The same thing happened with PCs a decade or so ago (more for desktops, less for laptops) - when
good enough budget PCs started appearing, we suddenly saw a rise of high-priced "premium" devices that try to stand out by being incrementally better in various ways, from build quality to features to design to branding.
Of course you are thus right that flagship smartphone prices are likely to keep rising for a while more, but as they do they will become ever less relevant for the average person. The midrange will on the other hand grow, improve, and become the new battleground for sales volumes and profits, with the flagships being relegated to an aspirational "I'd get one if I could afford it, but I'll buy this cheaper sibling" marketing-first position (which they arguably already have).
My pixel 3 camera can run circles around your Nokia phone camera. That's the only reason I buy smartphones. I upgrade almost every year, and it always has to do with the camera. From a user experience perspective on the last 6 or 7 years, the only real difference in user experience has been picture quality. At the moment, Google is by far the best in picture quality. Phone reviews are also useless for me most of the time as the last couple times I made my buying decision based on reviews I was very disappointed. I then realized phone reviewers test cameras in all these different scenarios and count a score to rate for best camera, but what they miss out on is that they rate each scenario equivalent to the others even when there is only a 0.1% likelihood you would take a picture in that given scenario.

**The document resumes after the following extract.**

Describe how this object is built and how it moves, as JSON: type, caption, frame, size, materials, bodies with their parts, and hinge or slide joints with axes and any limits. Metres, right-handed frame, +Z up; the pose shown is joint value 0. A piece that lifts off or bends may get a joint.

I would call myself a minor photography enthusiast, yet I wouldn't buy a flagship phone for its camera abilities these days. Phones - even high end ones - aren't suitable for serious photography simply due to their in-use limitations. Sensors are becoming good (and with the advent of large ones like in the S20 series, big enough to not have inherent issues due to sensor size) but they still can't compete with using a proper camera. And even with good manual modes, these cameras still don't have the flexibility to give the kind of creative freedom you get from any semi-serious camera. Non-adjustable apertures, for example, are ... frankly a deal-breaker. Computational photography is quite exciting and can do some really good stuff, but it's not quite there yet, and likely won't be for another five years or more. Digital zoom is largely unusable (and if you're shooting raw, not actually available), and even with current multi-sensor layouts phones lack the flexibility of a DSLR or mirrorless camera. Optical quality is also a serious issue - I have yet to see an ultrawide smartphone camera image that doesn't look like garbage up close, and they universally have tons of chromatic aberrations and distortion. And this won't get better, simply because a lens that small can never be that good. Telephoto is another issue, as I've yet to see a phone exceeding even 100mm - due to obvious physical limitations - but that nonetheless seriously limits its useability.
Of course phones are
fantastic for everyday photography - but at that point you're back to the point where even a current mid-range phone is plenty good enough for most people (my One Zoom is surprisingly great if you're not looking to edit or enlarge a lot). There are definitely perceptible differences in optical quality, sharpness, dynamic range and noise between cheaper and more expensive phones, and the quality of the processing algorithms matters
a lot, but ultimately, most everyday photography is largely documentary in nature, with aesthetics mattering less than capturing the content, and if any processing is done it's left to heavy-handed filters that obliterate detail and most image quality advantages of better cameras anyhow. For social media use like IG or Snapchat, again, the pros use DSLRs, and for everyone else the difference between a decent mid-ranger and a current flagship are negligible.
Samsung to flog off it’s old stock of Crapnyos chips to Google after they finally admit defeat.
Hopefully not, those core designs are ... ugh. Back when Samsung announced they were working on a "large area" core design to rival Apple I was quite excited for it, but we've seen how that panned out. I'm hoping Google uses ARM designs as a base, but widens them, enlarges the caches, and goes after the areas where Apple is currently miles ahead. Though that would likely take a few years.